All this data can lead to development of enhanced charging plans for both sides. For instance, real time discounting and markup can be used, allowing all customer spend to be tracked and discounted as appropriate based on total service supply, not just cloud, voice or data. Where third parties are used in delivery of the service, real time markups will enable enterprises and telcos to see the true costs being incurred, and not be exposed to an unwelcome shock when the bill arrives.
With just these few examples, it is evident that real time charging of multi-cloud brokerage services is key, as is the ability to manage data from multiple sources, across multiple service types and charge and count each item in an efficient and easily presentable way.
A significant increase in the delivery of enterprise portfolio services via digital marketplaces puts an additional requirement on telcos to provide assured, accurate and consistent real time spend control and utilization insights. This covers both in-house and third party services, such as cloud, and associated services, such as security.
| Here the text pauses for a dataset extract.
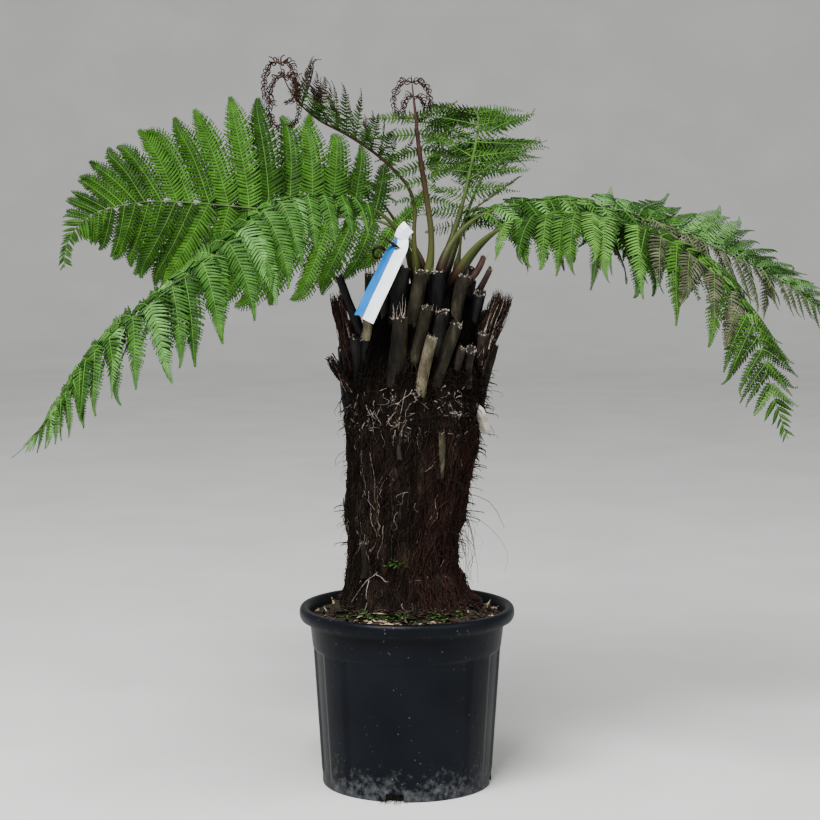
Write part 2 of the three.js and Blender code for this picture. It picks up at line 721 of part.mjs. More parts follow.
// The crozier's stalk and coil as one tapered rod. With extra thickness it is the tool that clears its seat.
function crozierSolid(extra) {
  const stalk = CROZIER.stalkShare;
  const depth = new THREE.Vector3(0, 1, 0);
  const rings = [];
  for (let k = 0; k <= CROZIER.steps; k++) {
    const t = k / CROZIER.steps;
    const turn = Math.max(0, (t - stalk) / (1 - stalk));
    const coil = CROZIER.coil * (1 - CROZIER.coilShrink * turn);
    const angle = turn * CROZIER.turns * 2 * Math.PI;
    const rise = Math.min(1, t / stalk) * CROZIER.height - (k === 0 ? extra : 0);
    const middle = new THREE.Vector3(...CROZIER.root);
    middle.x -= rise * CROZIER.lean;
    middle.z += rise;
    if (turn > 0) {
      middle.x += coil * Math.cos(angle) - CROZIER.coil;
      middle.z += coil * Math.sin(angle);
    }
    const outward = new THREE.Vector3(Math.cos(angle), 0, Math.sin(angle));
    const radius = CROZIER.radius * (1 - CROZIER.taper * t) + extra;
    rings.push(ringAt(middle, outward, depth, CROZIER.sides, radius));
  }
  return toSolid(loft(rings));
}

// The label: a strip folded to a V section that hangs from a collar round its frond's stalk.
function labelSolid(line, frond) {
  const route = new THREE.CatmullRomCurve3(LABEL.route.map((p) => new THREE.Vector3(...p)));
  const start = pointOn(line, LABEL.along).at.add(new THREE.Vector3(...LABEL.start));
  const points = [start, ...route.getPoints(LABEL.steps)];
  const outward = new THREE.Vector3(...LABEL.outward).normalize();
  const rings = points.map((point, k) => {
    const next = points[Math.min(k + 1, points.length - 1)];
    const last = points[Math.max(k - 1, 0)];
    const going = next.clone().sub(last).normalize();
    const across = new THREE.Vector3().crossVectors(going, outward).normalize();
    const face = new THREE.Vector3().crossVectors(across, going).normalize();
    const share = k === 0 ? LABEL.neck : 1;
    const half = (LABEL.width / 2) * share;
    const deep = LABEL.fold * share;
    const t = LABEL.thickness;
    const corners = [[-half, 0], [0, deep], [half, 0], [half, -t], [0, deep - t], [-half, -t]];
    return corners.map(([x, y]) => point.clone().addScaledVector(across, x).addScaledVector(face, y));
  });
  const span = LABEL.collar / frond.length / 2;
  const collar = ribSolid(frond, line, [LABEL.along - span, LABEL.along + span], GAP + LABEL.collarWall);
  const bore = ribSolid(frond, line, spansOf(frond)[0], SOCKET);
  return largest(toSolid(loft(rings)).add(collar).subtract(bore));
}

// The tag on its wire pin, and the hole that clears the pin in the trunk.
function tagSolids() {
  const { x, radius } = trunkAt(TAG.height);
  const out = polar(1, TAG.angle, 0);
  const pinHeight = TAG.height + TAG.length / 2 - TAG.pinDrop;
  const seat = polar(radius - TAG.pinSunk, TAG.angle, pinHeight, x);
  const end = polar(radius + TAG.stand, TAG.angle, pinHeight, x);
  const slip = new THREE.BoxGeometry(TAG.thickness, TAG.width, TAG.length);
  slip.rotateZ(TAG.angle * DEG);
  slip.translate(end.x - out.x * TAG.inset, end.y - out.y * TAG.inset, TAG.height);
  const pin = peg(seat, end, TAG.pin, TAG.pin, TAG.pinSides);
  const holeFoot = seat.clone().addScaledVector(out, -GAP);
  const hole = peg(holeFoot, end, TAG.pin + GAP, TAG.pin + GAP, TAG.pinSides);
  return { tag: pin.add(toSolid(slip)), hole };
}

// Stalks come first. The trunk is cut clear round each of them, and leaflets then keep clear of it all.
const lines = FRONDS.map(ribLine);
const ribs = FRONDS.map((frond, k) => spansOf(frond).map((span) => ribSolid(frond, lines[k], span)));
const sockets = FRONDS.map((frond, k) => ribSolid(frond, lines[k], spansOf(frond)[0], SOCKET));
const { tag, hole } = tagSolids();
const trunk = largest([...sockets, crozierSolid(GAP), hole].reduce(
  (body, tool) => body.subtract(tool), unite([trunkBody(), ...stubSolids()])));
const crozier = crozierSolid(0);
const label = labelSolid(lines[LABEL.frond], FRONDS[LABEL.frond]);

const fern = new THREE.Group();
fern.add(toMesh('pot', potSolid(), 0x15181c, 0.55));
fern.add(toMesh('potting_soil', soilSolid(), 0x2a1d14, 1.0));
fern.add(toMesh('trunk', trunk, 0x1e1714, 1.0));
fern.add(toMesh('crozier', crozier, 0x3a2a26, 0.8));
fern.add(toMesh('label_band', label, 0xd8e2ea, 0.4));
fern.add(toMesh('trunk_tag', tag, 0xe6e0da, 0.5));

const finished = [trunk, crozier, label, tag];
FRONDS.forEach((frond, k) => {
  const otherRibs = ribs.slice(k + 1).flat();
  const parts = addLeaflets(frond, lines[k], ribs[k], [...finished, ...otherRibs]);
  finished.push(...parts);
  const names = parts.length === 2 ? [`${frond.name}_inner`, `${frond.name}_outer`] : [frond.name];
  parts.forEach((part, i) => fern.add(toMesh(names[i], part, frond.color, 0.7)));
});

export default fern;
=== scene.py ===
import math

import bpy
import numpy as np
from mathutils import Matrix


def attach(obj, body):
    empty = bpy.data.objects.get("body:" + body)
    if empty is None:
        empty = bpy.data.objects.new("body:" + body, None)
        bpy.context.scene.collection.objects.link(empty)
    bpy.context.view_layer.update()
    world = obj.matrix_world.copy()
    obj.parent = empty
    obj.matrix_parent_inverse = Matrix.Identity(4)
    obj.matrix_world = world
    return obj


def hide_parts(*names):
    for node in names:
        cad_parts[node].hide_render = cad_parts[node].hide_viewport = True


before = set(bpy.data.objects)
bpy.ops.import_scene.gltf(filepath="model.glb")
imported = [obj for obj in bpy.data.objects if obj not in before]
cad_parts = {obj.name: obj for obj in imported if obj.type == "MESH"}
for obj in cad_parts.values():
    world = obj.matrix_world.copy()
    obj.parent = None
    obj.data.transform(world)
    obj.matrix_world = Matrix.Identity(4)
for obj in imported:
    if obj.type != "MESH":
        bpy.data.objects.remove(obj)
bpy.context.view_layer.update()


# The pot: a nursery container moulded in black plastic, with a rolled rim, a plain shoulder and raised
# bands down its wall. Hard water has left a chalky bloom round its foot. It stands on its flat base.
POT_HEIGHT = 0.296
POT_BASE_RADIUS = 0.141
POT_SHOULDER_RADIUS = 0.156
POT_SHOULDER_FOOT = 0.231
POT_RIM_RADIUS = 0.179
POT_RIM_DEPTH = 0.021
POT_RIM_ROLL = 0.005
POT_LIP = POT_HEIGHT - POT_RIM_DEPTH
POT_WALL = 0.0035
POT_FLOOR = 0.004
POT_EDGE = 0.001
POT_OUT_OF_ROUND = 0.0007
POT_BAND_RISE = 0.003
POT_BAND_FOOT = (0.012, 0.024)
POT_BAND_ANGLES = [52, 90, 128, 232, 270, 308]
POT_BAND_HALF = 8
POT_BAND_EDGE = 4.5
POT_FRONT = 270
POT_NOTCHES = 4
POT_NOTCH_ANGLE = -98
POT_NOTCH = (0.060, 0.029, 0.014)
POT_COLUMNS = 288
TONE_SPREAD = (0.34, 0.66)


def lerp(a, b, t):
    return a + (b - a) * t


def smooth_step(low, high, value):
    t = np.clip((value - low) / (high - low), 0, 1)
    return t * t * (3 - 2 * t)


def grid_faces(rows, columns, closed=True):
    """Triangles of a grid of points, stored row by row, whose columns may close into a ring."""
    last = columns if closed else columns - 1
    r, c = np.meshgrid(np.arange(rows - 1), np.arange(last), indexing="ij")
    a = (r * columns + c).ravel()
    b = (r * columns + (c + 1) % columns).ravel()
    return np.concatenate([np.stack([a, b, b + columns], 1), np.stack([a, b + columns, a + columns], 1)])


def fan_faces(centre, first, columns, flip=False):
    """Triangles from one point to a ring of points."""
    i = np.arange(columns)
    a, b = first + i, first + (i + 1) % columns
    middle = np.full(columns, centre)
    return np.stack([middle, b, a] if flip else [middle, a, b], 1)


def capped_faces(rows, columns):
    """Triangles of a closed skin: rings of points, then the middles of the first and the last ring."""
    count = rows * columns
    return np.concatenate([grid_faces(rows, columns), fan_faces(count, 0, columns, True),
                           fan_faces(count + 1, count - columns, columns)])


def joined(parts):
    """One set of points and faces from several, with a tone for each face."""
    points, faces, tones = [], [], []
    start = 0
    for some_points, some_faces, tone in parts:
        some_points = np.asarray(some_points).reshape(-1, 3)
        points.append(some_points)
        faces.append(np.asarray(some_faces) + start)
        tones.append(np.broadcast_to(tone, len(some_faces)))
        start += len(some_points)
    return np.concatenate(points), np.concatenate(faces), np.concatenate(tones)


def new_piece(name, made, materials, smooth=True):
    """A mesh object from points, triangles and, if given, the number of each triangle's material."""
    mesh = bpy.data.meshes.new(name)
    points = np.asarray(made[0], dtype=np.float32).reshape(-1, 3)
    faces = np.asarray(made[1], dtype=np.int32).reshape(-1, 3)
    mesh.vertices.add(len(points))
    mesh.vertices.foreach_set("co", points.ravel())
    mesh.loops.add(faces.size)
    mesh.loops.foreach_set("vertex_index", faces.ravel())
    mesh.polygons.add(len(faces))
    mesh.polygons.foreach_set("loop_start", np.arange(0, faces.size, 3, dtype=np.int32))
    mesh.update(calc_edges=True)
    mesh.polygons.foreach_set("use_smooth", np.full(len(faces), smooth))
    for material in materials:
        mesh.materials.append(material)
    if len(made) > 2:
        mesh.polygons.foreach_set("material_index", np.asarray(made[2], dtype=np.int32))
    piece = bpy.data.objects.new(name, mesh)
    bpy.context.scene.collection.objects.link(piece)
    return piece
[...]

This specific requirement cannot be met via existing billing systems.
As a real time monetization engine, MATRIXX not only provides the interface into cloud provider BSS systems to collect granular enterprise level or enterprise department level storage, compute and network usage data, it can then feed that data in real or near real time to enterprise digital marketplaces for customer consumption. Crucially, it also provides that same data for operational observation and billing engine consumption by the telco for those customers that have a commercial relationship based on a monthly billed cycle.
The next step will be to offer flexible ‘pay now’ payment terms for some enterprises via the digital marketplace. Either way, in providing accurate and assured spend and usage data for third party services such as cloud, and ensuring that tallies with billed data, the role of a dynamic, real time monetization engine is key.